Dem blinden Sänger, der von seiner alten Frau geführt wird, gebe ich stets einen kleinen Obolus, auch wenn sein Gesang schaurig klingt. Nichts gebe ich den offensichtlich gesunden Thais, die mir frech ihre offene Hand unter die Nase halten. Ich denke, die können sich ihr Geld durch ehrliche Arbeit selbst verdienen.

Im Jomtien-Komplex in Pattaya kann man jeden Abend einen barfüßigen, nur mit einer kurzen Hose bekleideten Thai beobachten, der sich auf groteske Art bewegt. Gerüchteweise erfuhr ich, dass er früher ein bekannter Porno-Star war. Er ist behindert, obdachlos, aber immer fröhlich. Er lacht, grüßt die Vorübergehenden mit einem Wai, und es verwundert nicht, dass viele ihn heranwinken, um ihm 100 Baht zuzustecken. Wer ihm längere Zeit zuschaut, bemerkt, dass er erhebliche Einnahmen hat. Sie seien ihm gegönnt.

Bettler gibt es überall auf der Welt, in armen wie in reichen Ländern. Ob krank, arbeitsscheu oder drogenabhängig, wenn ihre Not oder ihr Hunger erkennbar ist, helfe ich gerne. Keine Chance hatte jedoch der deutsche Mann, der mir vor einigen Tagen seine traurige Geschichte erzählte: Er sei überfallen worden. Dabei wies er auf eine Abschürfung in seinem Gesicht hin. Sein Geld und seine Papiere seien weg. Er müsse dringend nach Deutschland zurück, und er brauche Geld für das Flugticket. Er würde mir den Betrag umgehend überweisen, sogar 100 Euro mehr. Ich solle ihm nur meine Adresse und mein Bankkonto aufschreiben. „Deutsche im Ausland müssen sich doch gegenseitig unterstützen,“ meinte er abschließend.

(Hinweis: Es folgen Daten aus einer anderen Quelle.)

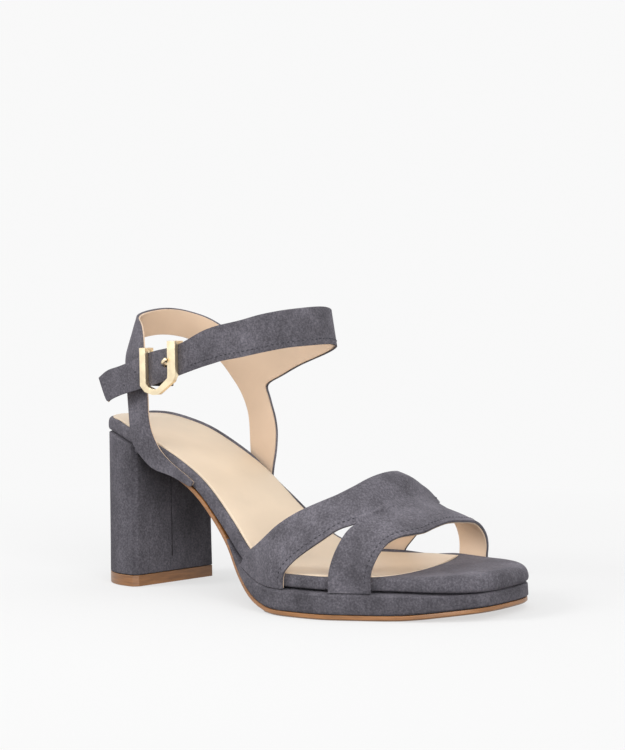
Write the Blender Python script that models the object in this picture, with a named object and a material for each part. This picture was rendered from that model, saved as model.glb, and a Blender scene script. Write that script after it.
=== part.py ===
"""Block heel platform sandal, right foot, with crossed vamp straps and a buckled ankle strap.

The frame has +X from the heel to the toe, +Y to the inner (medial) side of the foot and +Z up.
The origin is on the floor, at the middle of the heel's top lift. Sizes below are in millimetres.
"""
import math

import bmesh
import bpy
from mathutils import Matrix, Vector

MM = 0.001

# Driving sizes of the last
FOOTBED_LENGTH = 217.0
BALL_WIDTH = 84.0
SEAT_WIDTH = 52.0
HEEL_HEIGHT = 76.0
INSTEP_HEIGHT = 40.4
HEEL_SETBACK = 17.2
FIT_GAP = 0.3

# Sole stack, measured square to the footbed
FOOTBED_THICK = 6.4
PLATFORM_THICK = 8.8
OUTSOLE_THICK = 2.2
FOREFOOT_HEIGHT = FOOTBED_THICK + PLATFORM_THICK + OUTSOLE_THICK + 2 * FIT_GAP
SOCK_THICK = 1.0
PLATFORM_START = 0.455
PLATFORM_FULL = 0.62
PLATFORM_SKIN = 0.6
LEDGE = 2.2
TOE_LEDGE_START = 0.86
TOE_PAD = 1.6
TOE_PAD_START = 0.84
TOE_THINNING = 3.2
TOE_ROUND = 2.4
TOE_LEDGE_LOSS = 1.5
OUTSOLE_INSET = 0.5
FOOTBED_ROUND = 2.0
SOCK_INSET = 0.2

# Heel
HEEL_BACK = -14.2
HEEL_FRONT = 17.8
HEEL_WIDTH = 47.4
HEEL_TOP_WIDTH = 46.2
HEEL_TURN = 6.9
TOP_LIFT_THICK = 5.0
HEEL_CORNER = 2.0
HEEL_FLAT = 0.8
HEEL_WAIST = 0.3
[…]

Ich fragte ihn, warum er nicht die Polizei oder das Konsulat eingeschaltet hätte. „Das habe ich ja,“ erwiderte er, und dabei versuchte er, sich ein paar Tränen abzudrücken. „Die haben mich einfach weggeschickt mit der Bemerkung, dass sie sich solche Märchen sehr oft anhören müssen. Das ist doch eine Unverschämtheit, oder was sagen Sie dazu?“

Ich konnte mein Grinsen kaum unterdrücken. „Ihre Geschichte hat mich sehr berührt“, antwortete ich, „bitte nehmen Sie mein tiefes Mitgefühl entgegen.“ Dann ließ ich ihn stehen und ging meines Wegs.

Gestern sah ich ihn am Jomtien Beach. Er lag völlig besoffen im Sand und laberte Nachbarn an. Ob er auf diese Weise ein Opfer findet, scheint mir höchst fraglich.